The controversy about children is probably all most people will remember from this speech. Yet the archbishop raises other valid points.
Contraception is a classic example of how a long struggle to achieve something makes its advocates unwilling to tolerate any suggestion that it might have negative aspects. Even 30 years on, we have not begun properly to debate whether the contraceptive pill has produced the glorious freedoms we were promised.
If we take it as a given that many have decided to ignore church teaching on contraception, and that that is unlikely to change in the near future, are there still questions which we, as a society, should be looking at?
A few of the claims made for the Pill was that it would usher in a brave new era of liberation for women; that it would end child abuse because every child would be loved and cherished; it would reduce to almost zero the incidence of abortion; it would make sexual relations between men and women more equal and enjoyable.
A few weeks ago on RTE radio, a vox pop was conducted following a large-scale study of the safety of the Pill. Women were asked not only how safe they felt it was, but whether it had lived up to its promises to liberate them. One would have expected most women to be reasonably positive.

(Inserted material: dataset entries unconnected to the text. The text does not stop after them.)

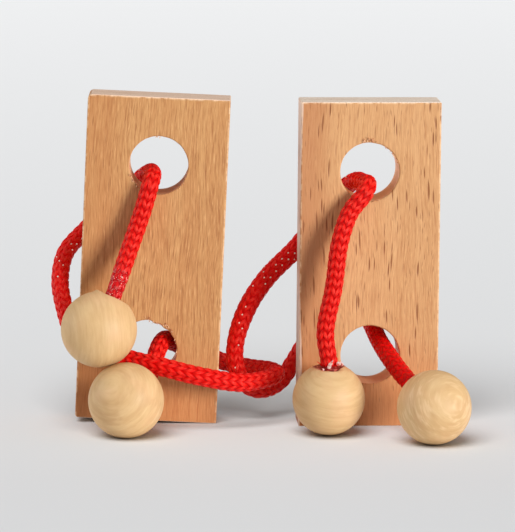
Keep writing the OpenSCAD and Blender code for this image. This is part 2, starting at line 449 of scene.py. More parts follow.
class Braid:
    """A cord's line, with the yarns, the core and the pinholes round it.

    slack, tight and pinholes hold stretches between two of the cord's points, counted from
    its upper end, with a share each: where the braid swells, where the core fills the weave
    and where the weave is open. tapers holds how much thinner the two ends are, and stiff_to
    how far the glue has crept along from the upper end.
    """

    def __init__(self, route, upper_ball, lower_ball, tapers, stiff_to, slack, tight, pinholes):
        upper_end = cord_end(upper_ball), mouth(upper_ball)
        lower_end = mouth(lower_ball), cord_end(lower_ball)
        self.line, self.places, self.marks = smooth_line([*upper_end, *route, *lower_end], STEP)
        self.along, self.side, self.up = carried_sides(self.line)
        self.size = self.taper(*tapers) + self.swelling(slack)
        self.glued = np.clip((stiff_to - self.places) / STIFF_RUN, 0, 1)
        self.open_weave = self.swelling([(first, last, 1.0) for first, last, chance in pinholes])
        self.filled = self.swelling(tight)
        self.specks = self.specks_in(pinholes)
        self.yarns = self.yarn_rings()
        half = (MIDDLE - CORE_SUNK + self.filled) * self.size
        self.core = round_rings(self.line, self.side, self.up, half, CORE_SIDES)

    def taper(self, first, last):
        """Share of the full thickness along the cord: it is pulled in where it is glued."""
        near_first = np.clip((self.places - IN_SOCKET) / TAPER_RUN, 0, 1)
        near_last = np.clip((self.places[-1] - self.places - IN_SOCKET) / TAPER_RUN, 0, 1)
        near_first = near_first * near_first * (3 - 2 * near_first)
        near_last = near_last * near_last * (3 - 2 * near_last)
        return 1 - first * (1 - near_first) - last * (1 - near_last)

    def swelling(self, stretches):
        """Share along the cord that rises and falls inside each (first, last, share)."""
        extra = np.zeros(len(self.places))
        for first, last, share in stretches:
            rise = np.clip((self.places - self.marks[first]) / SWELL_RUN, 0, 1)
            fall = np.clip((self.marks[last] - self.places) / SWELL_RUN, 0, 1)
            extra += share * np.minimum(rise, fall)
        return extra

    def specks_in(self, stretches):
        """Pinholes between the yarns, where the pale inside of the braid shows."""
        rng = np.random.default_rng(7)
        specks = []
        cell = LAY / YARNS
        for first, last, chance in stretches:
            for row in range(int(self.marks[first] / cell), int(self.marks[last] / cell)):
                for k in range(YARNS):
                    place = (row + 0.5 * (k % 2)) * LAY / YARNS
                    i = int(np.argmin(abs(self.places - place)))
                    angle = math.pi / YARNS + 2 * math.pi * k / YARNS
                    out = self.side[i] * math.cos(angle) + self.up[i] * math.sin(angle)
                    shown = 1.0 if abs(out[1]) > 0.8 else SIDE_SPECKS
                    if rng.random() <= chance * shown:
                        centre = self.line[i] + out * (MIDDLE + SPECK_RISE) * self.size[i]
                        specks.append((i, centre, out))
        return specks

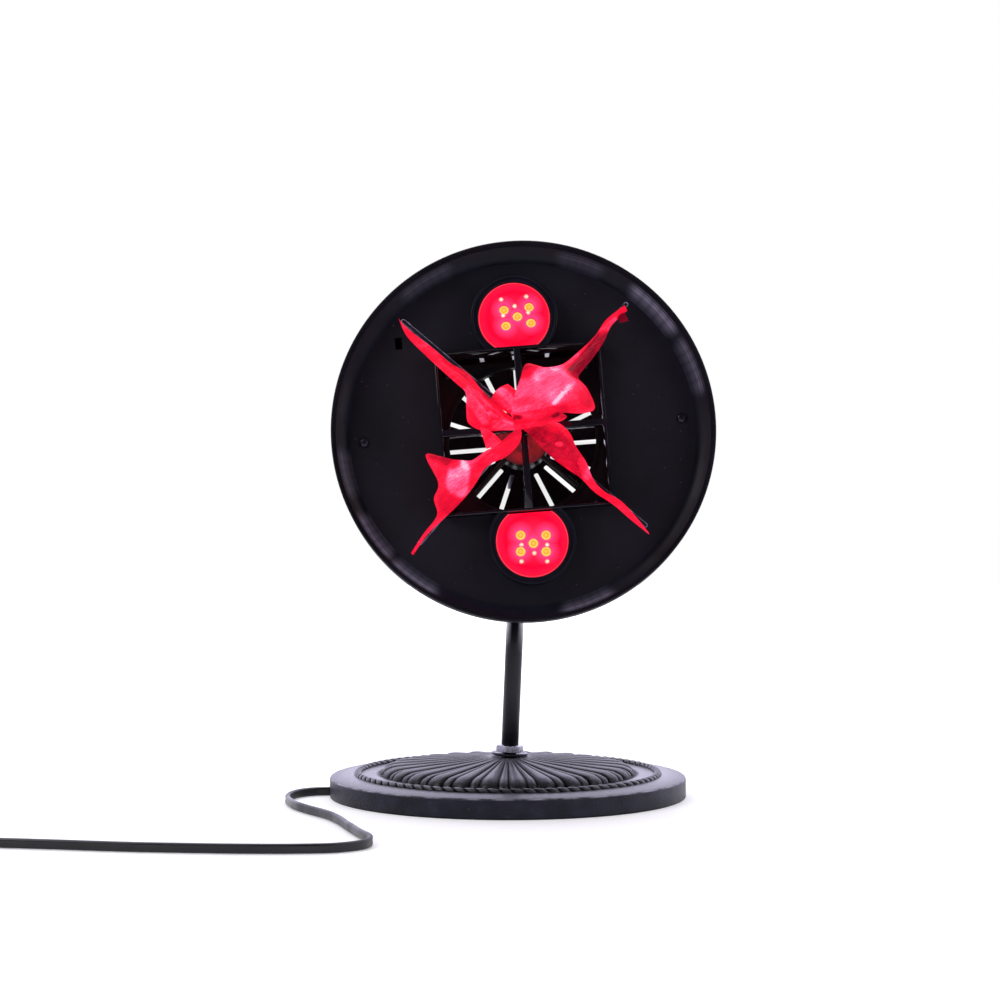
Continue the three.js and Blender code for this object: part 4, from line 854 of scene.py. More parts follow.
def nut_shape(bottom):
    corner = NUT_FLATS / sqrt(3)
    low, high = bottom, bottom + NUT_HEIGHT
    place = Matrix.Translation((0, 0, (low + high) / 2)) @ Matrix.Rotation(radians(NUT_TURN), 4, "Z")
    shape = bmesh.new()
    bmesh.ops.create_cone(shape, cap_ends=True, segments=6, radius1=corner, radius2=corner,
                          depth=NUT_HEIGHT, matrix=place)
    inner, outer = corner - 1.15, corner + 3
    lathe = turned([(inner, low - 1), (outer, low - 1), (outer, high + 1), (inner, high + 1), (inner, high),
                    (corner + 0.02, high - 0.75), (corner + 0.02, low + 0.75), (inner, low)], 48, "Z")
    bore = turned([(0, low - 1), (5.35, low - 1), (5.35, high + 1), (0, high + 1)], 32, "Z")
    return cut_out(softened(shape, 0.25, 2), lathe, bore)


def thread(start, end, crest, root):
    """The zigzag of a thread in a profile."""
    line = []
    while start + THREAD_PITCH < end:
        line += [(crest, start + THREAD_PITCH * 0.35), (root, start + THREAD_PITCH * 0.85)]
        start += THREAD_PITCH
    return line


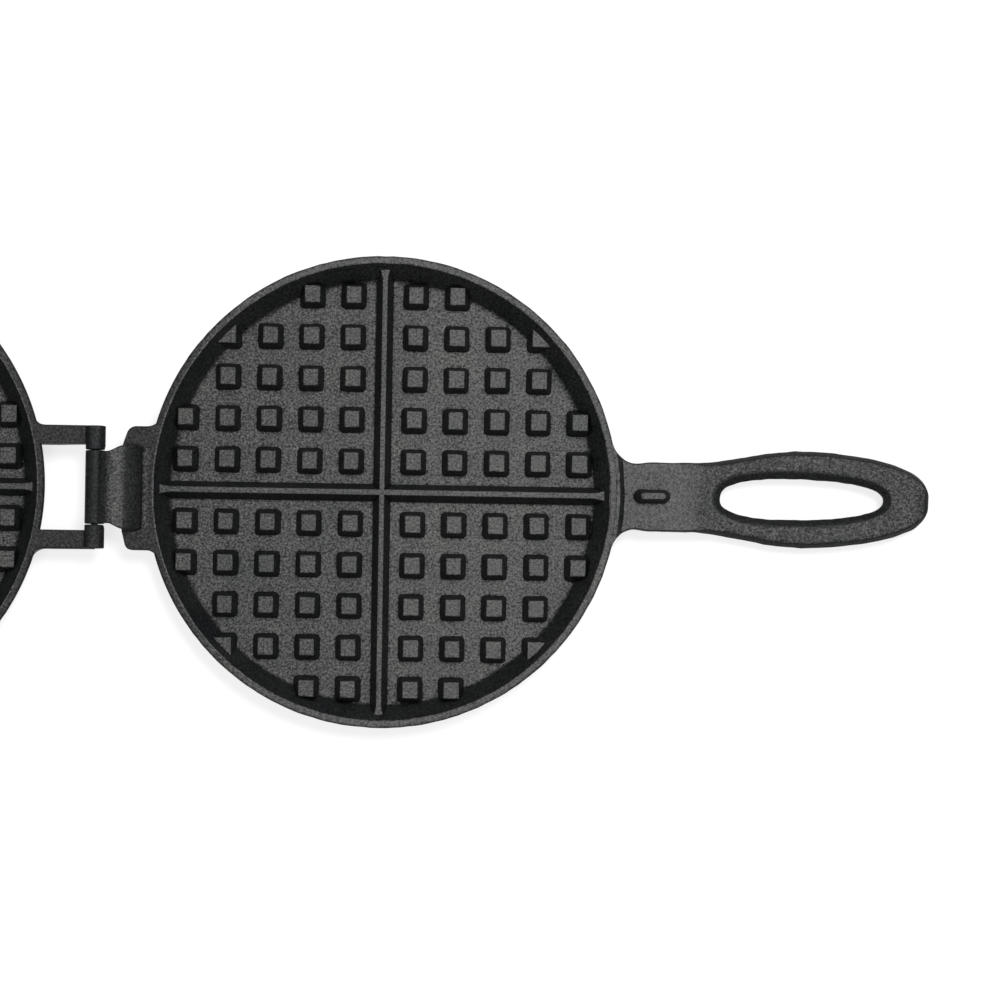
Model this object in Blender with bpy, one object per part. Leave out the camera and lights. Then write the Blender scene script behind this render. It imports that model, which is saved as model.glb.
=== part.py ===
"""Stovetop waffle iron in cast iron: two hinged plates with looped handles and a hinge pin.

Metres, +Z up. The origin is the centre of the lower plate's flat back, +X runs to its handle.
The upper plate is drawn open flat, turned half a turn about the hinge from its closed place.
"""

import math

import bpy
import bmesh
from mathutils import Matrix

# Pan of a plate, turned about its own centre
PAN_DIAMETER = 0.190
PLATE_HEIGHT = 0.015
FLOOR_THICKNESS = 0.0055
RIM_WIDTH = 0.0033
WALL_RUN = 0.0062
FOOT_ROUND = 0.0016
RIM_ROUND = 0.0005
BACK_TAPER = 0.0030
BACK_ROUND = 0.0025
PAN_STEPS = 72
ARC_STEPS = 3

# Studs and cross rib that mould the waffle
STUD_PITCH = 0.01675
STUD_FIRST = 0.0126
STUD_TOP = 0.0067
STUD_OVERREACH = 0.0012
STUD_FOOT = 0.0104
STUD_EDGE = 0.0005
STUD_BELOW_RIM = 0.0034
RIB_TOP_LONG = 0.0026
RIB_TOP_CROSS = 0.0020
RIB_FLANK = 0.0021
GRID_MARGIN = 0.0039
GRID_ROOT = 0.0010

# Looped handle
NECK_HALF_WIDTH = 0.0139
BOW_HALF_WIDTH = 0.0196
NECK_LENGTH = 0.027
BOW_LENGTH = 0.050
TIP_LENGTH = 0.0497
TIP_FULLNESS = 2.25
HANDLE_DROP = 0.0022
STEP_BELOW_RIM = 0.0004
STEP_RUN = 0.0020
HANDLE_THICKNESS = 0.0072
GRIP_DROP = 0.0026
GRIP_SLOPE = 0.014
TIP_DROP = 0.0016
TIP_SLOPE = 0.022
TIP_ROUND = 0.0011
HANDLE_EDGE = 0.0020
NECK_FILLET = 0.0035
HANDLE_ROOT = 0.0040
LOOP_FROM_PAN = 0.0746
LOOP_HALF_LENGTH = 0.0327
LOOP_HALF_WIDTH = 0.0082
LOOP_EDGE = 0.0024
LOOP_FULLNESS = 2.4
BOW_STATIONS = 7
TIP_STATIONS = 9
LOOP_STEPS = 40

# Peg on the lower handle and its socket in the upper one
PEG_FROM_PAN = 0.0140
PEG_TOP_LENGTH = 0.0100
PEG_TOP_WIDTH = 0.0026
PEG_FLANK = 0.0018
PEG_ENGAGEMENT = 0.0012
PEG_CLEARANCE = 0.0005
PEG_END_STEPS = 6
PEG_ROOT = 0.0010
PEG_EDGE = 0.0004

# Hinge: tongue and ears of the lower plate, arms of the upper plate, and the pin
CLOSED_GAP = 0.0003
AXIS_FROM_PAN = 0.0203
KNUCKLE_RADIUS = 0.0040
PIN_RADIUS = 0.0014
PIN_GAP = 0.0003
PIN_PROUD = 0.0010
PIN_END_ROUND = 0.0006
TONGUE_TIP_HALF = 0.0147
TONGUE_ROOT_HALF = 0.0169
TONGUE_FLARE = 0.0075
TONGUE_ARCH_RADIUS = 0.0115
TONGUE_THICKNESS = 0.0045
TONGUE_OUTER_START = 15
TONGUE_INNER_START = -45
TONGUE_CREST = 0.0060
TONGUE_ARCH_FROM_PAN = 0.0118
TONGUE_ROOT_DEPTH = 0.0110
TONGUE_SHOULDER_DEPTH = 0.0026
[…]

Instead, a deep ambivalence emerged, with most of the women concluding that it had simply replaced one set of problems with another. No one would wish to return to the days when extramarital pregnancies were so stigmatised that women were outcasts in their own communities. Yet a recent Employment Equality Agency report showed us what we already know, that pregnancy and child-rearing are still seen as an aberration and a nuisance in workplaces designed to suit no one except ambitious single males with no commitments.
Becoming pregnant if you are fortunate enough to be employed signals to many employers a lack of commitment. So while we may have moved on from one form of stigma, we still have not achieved equality for women. Pregnancy, which is central to many women's lives, is still barely tolerated in the workplace. This is because contraception means the woman could in theory have made another choice.
Though, of course, the myth of infallible contraception is just that. Even when the Pill is used absolutely correctly it has a failure rate, without ever including human error.
Another area of concern is the premature sexualisation of young people. Lessening the risk of unwanted pregnancy removes one protection against early sexual activity for both boys and girls. In Britain, one secondary school in Reading is contemplating distributing the morning-after Pill on Monday morning. Is this the best we can offer teens? As one 15-year-old boy said gloomily to me: "I'm supposed to be sleeping with girls, and I don't even feel comfortable talking to them."
The sex-saturated culture we live in is the direct result of the removal of the link between making love and making babies. We need to start debating whether it has liberated women and men or presented them with new difficulties. It certainly has not ended child abuse, and the idea that it would eliminate abortion is, tragically, farcical. Nor are male-female relationships significantly happier.
If we could be mature enough to stop being so defensive about contraception we might be able to ask serious questions about the negative consequences unforeseen in the 1960s. If so, the archbishop may have done us a favour after all.